We consider a greedy version of the \(m\)-Tamari order defined on \(m\)-Dyck paths, recently introduced by Dermenjian. Inspired by intriguing connections between intervals in the ordinary {1-}Tamari order and planar triangulations, and more generally by the existence of simple formulas counting intervals in the ordinary \(m\)-Tamari orders, we investigate the number of intervals in the greedy order on \(m\)-Dyck paths of fixed size. We find again a simple formula, which also counts certain planar maps (of prescribed size) called \((m+1)\)-constellations.

For instance, when \(m=1\) the number of intervals in the greedy order on {1-}Dyck paths of length \(2n\) is proved to be \(\frac{3\cdot 2^{n-1}}{(n+1)(n+2)} \binom{2n}{n}\), which is also the number of bipartite maps with \(n\) edges.

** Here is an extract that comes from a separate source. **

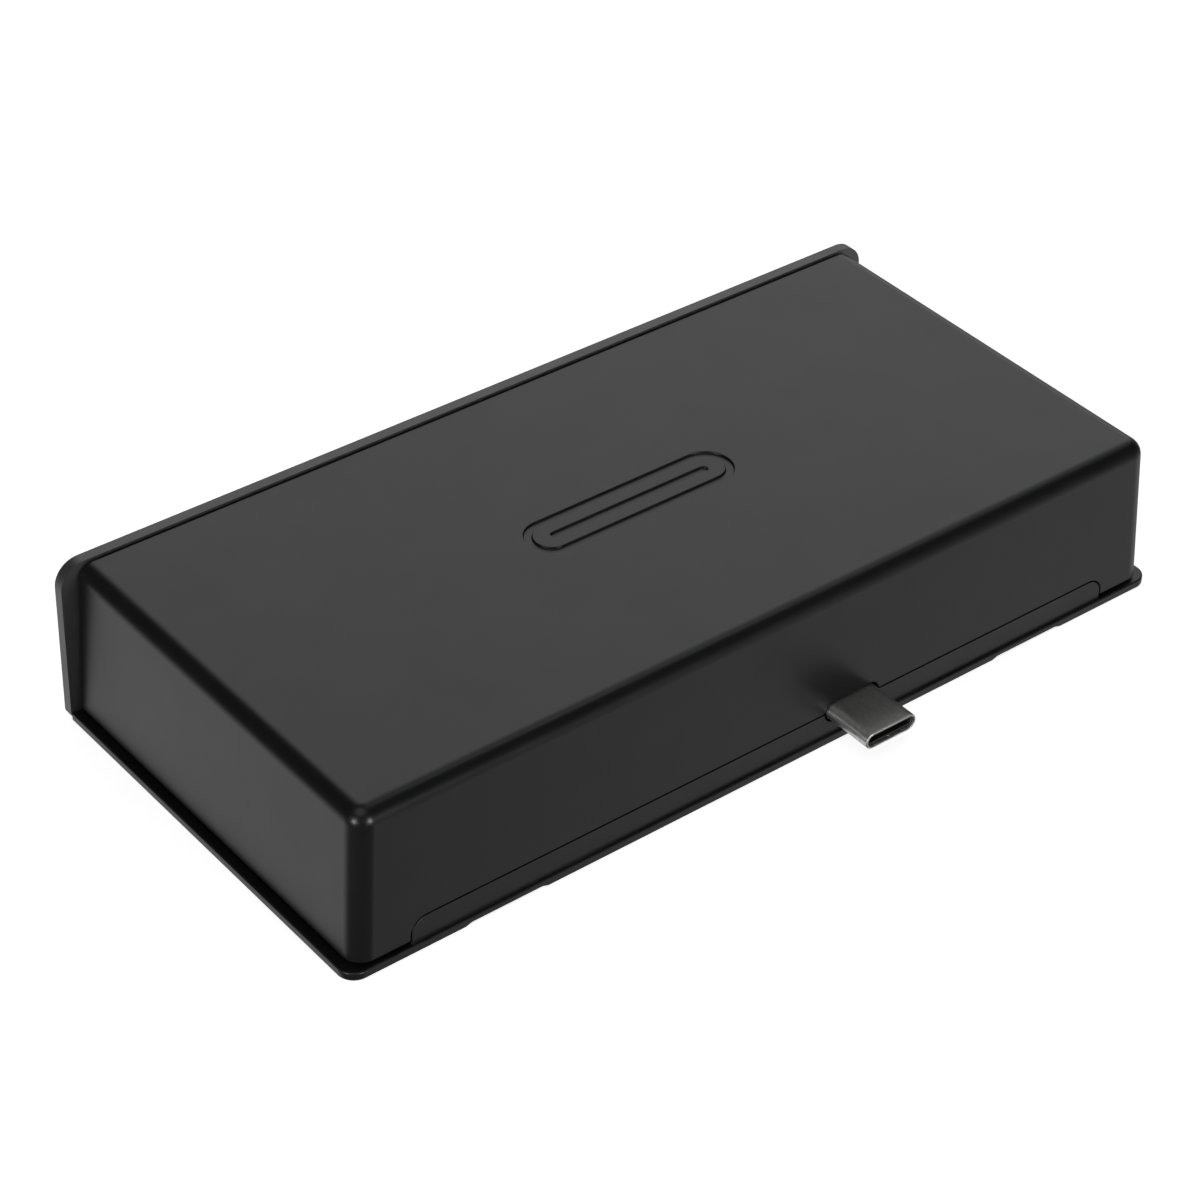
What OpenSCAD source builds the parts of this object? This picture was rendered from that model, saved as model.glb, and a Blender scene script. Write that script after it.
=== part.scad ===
// Slide-in docking module: a flat closed box with a fixed plug at the back,
// near its base, and a wider fascia plate with the sockets at the front.
// Millimetres, +Z up. The origin is the centre of the base's underside.
// The plug points along -Y and the fascia faces +Y.

/* [Overall] */
// Width over the base and the fascia
body_w = 130; // [126:1:160]
// Depth from the base's rear edge to the fascia's outer face, without the plug
body_d = 61.5; // [51:0.5:80]
// Height at the top of the fascia
body_h = 23.1; // [22.2:0.1:32]

/* [Cover] */
// Wall thickness of the cover
cover_wall = 1.6; // [1.2:0.1:2.1]
// Radius of the cover's outer edges and corners
corner_r = 2.6; // [2:0.1:4]
// Draft of the two end faces, in degrees
end_draft = 3.3; // [0.5:0.1:4]
// Draft of the long rear face, in degrees
rear_draft = 2.5; // [0.5:0.1:4]
// Radius of the bosses that take the case screws
boss_r = 3; // [2.6:0.1:3.6]
// Gap between a boss and the fillets under the cover's top
boss_wall_gap = 0.3; // [0.2:0.1:1.5]
// Distance from the cover's open front to the front bosses' axis
front_boss_inset = 6.4; // [6:0.1:9]
// Length of the debossed mark on the top
mark_w = 32; // [10:1:60]
// Height of the debossed mark on the top
mark_h = 7; // [4:0.5:14]
// Line width of the debossed mark
mark_line = 1.1; // [0.6:0.1:1.6]
// Depth of the debossed mark
mark_depth = 0.3; // [0.1:0.05:0.6]

/* [Base] */
// Thickness of the base's visible edge
base_edge_t = 1.1; // [0.9:0.1:1.6]
// Height of the shadow groove between the base's edge and the cover
groove_h = 0.5; // [0.3:0.05:0.8]
// How far the base stands out past the cover's ends
end_flange = 1.2; // [0.6:0.1:2.4]
// How far the base stands out past the cover's rear face
rear_flange = 0.45; // [0.2:0.05:1]
// Plan radius of the base's rear corners
base_corner_r = 2.3; // [1:0.1:4]
// Width of the lip that stands up in the cover's rear face
lip_w = 111.6; // [60:0.2:112]
// Radius of the lip's upper corners
lip_corner_r = 2.2; // [0.8:0.1:2.6]
// Gap of the seam between the lip and the cover
seam_gap = 0.15; // [0.1:0.05:0.3]
// Distance between the centres of the two guide channels under the base
channel_spread = 84.6; // [50:0.2:96]
// Width of a guide channel at its mouth
channel_w = 12.2; // [6:0.1:16]
// Depth of a guide channel
channel_depth = 0.3; // [0.1:0.05:0.5]
// Width of a guide channel's sloped side
channel_slope_w = 0.9; // [0.2:0.1:2]
// Thickness of the upstands that locate the cover's ends
upstand_t = 1.1; // [0.8:0.1:1.6]
// Height of the upstands above the raised floor
upstand_h = 1.2; // [0.6:0.1:1.3]

/* [Fascia] */
// Thickness of the fascia plate
fascia_t = 1.5; // [1.2:0.1:2.5]
// Shadow gap between the fascia and the cover
fascia_gap = 0.4; // [0.2:0.05:0.8]
// Height of the fascia above the cover's top
fascia_rise = 0.25; // [0:0.05:0.8]
// Radius of the fascia's upper corners
fascia_top_r = 3.4; // [1:0.1:6]
// Radius of the fascia's lower corners
fascia_low_r = 0.8; // [0.3:0.1:3]
// Thickness of the rim that plugs into the cover
rim_t = 0.8; // [0.6:0.1:1]
// Depth of the rim that plugs into the cover
rim_depth = 2.4; // [1.5:0.1:3]
// Thickness of the two lugs that the front case screws clamp
lug_t = 1.2; // [0.8:0.1:1.6]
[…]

Our approach is recursive, and uses a "catalytic" parameter, namely the length of the final descent of the upper path of the interval. The resulting bivariate generating function is algebraic for all \(m\). We show that the same approach can be used to count intervals in the ordinary \(m\)-Tamari lattices as well. We thus recover the earlier result of Bousquet-Mélou, Fusy and Préville-Ratelle, who were using a different catalytic parameter.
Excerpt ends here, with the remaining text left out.